Performance measurement is one of the hottest topics in economic development right now. This month, IEDC will hold a webinar called Measure What Matters: Top Metrics in 2017 (January 18) and C2ER will host a webinar on Promoting Evidence-Based Policymaking by Sharing State Administrative Data (January 25).

Our own article on the State Economic Development Performance Indicators White Paper we wrote with CREC was among the most-read posts of last year. (Check it out here in case you missed it.)

Given the level of interest, it’s a good time to review the foundation for selecting good metrics. Our infographic outlining steps for Managing Incentives for Transparency & Accountability is a useful starting point.

Set Goals

Review your community’s economic development strategy. What are you trying to achieve?

Identify specific ways incentive policies and programs support that strategy. Are your incentive programs aligned with your economic development goals?

Determine how progress toward those goals can be measured. What indicators best convey how incentivized projects contribute to positive community outcomes? 

Think beyond job counts and investment tallies. What additional indicators represent progress toward economic development goals such as sustainability, equity, innovation, and prosperity?

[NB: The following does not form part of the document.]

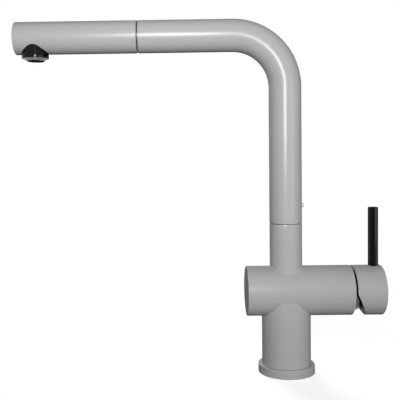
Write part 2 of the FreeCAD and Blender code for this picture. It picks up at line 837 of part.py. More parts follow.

When we guide communities through this process, we begin by drawing on goals as articulated in strategy documents, statutes, program guidelines, and program or project reports. This is how we connect program activities to the larger economic or community development mission and start to identify the benefits that are expected to come from the incentivized projects.

Define Terms and Metrics

Once goals are articulated, it’s time to translate those concepts into measurable indicators or metrics. We prefer indicators for which we know quality data is available (or accessible) and that enable comparisons across programs.  

To make the metrics as useful as possible:

  • Create standard definitions across programs. Using consistent metric definitions across programs enables comparisons and eases the burdens of data reporting for businesses and data management and reporting for economic developers.
  • Consider data sources and availability when selecting metrics to make sure data collection does not require time or money beyond your organization’s means.
  • Choose metrics that are appropriate to the timeframe, scale, and geography of the project. To illustrate the latter point, it probably does not make sense to use community-wide poverty levels as a metric for a brownfield redevelopment project.

Following these steps to develop better metrics and supporting data is worthwhile to help us explain why we use incentives and demonstrate how incentives help us attain our economic development goals.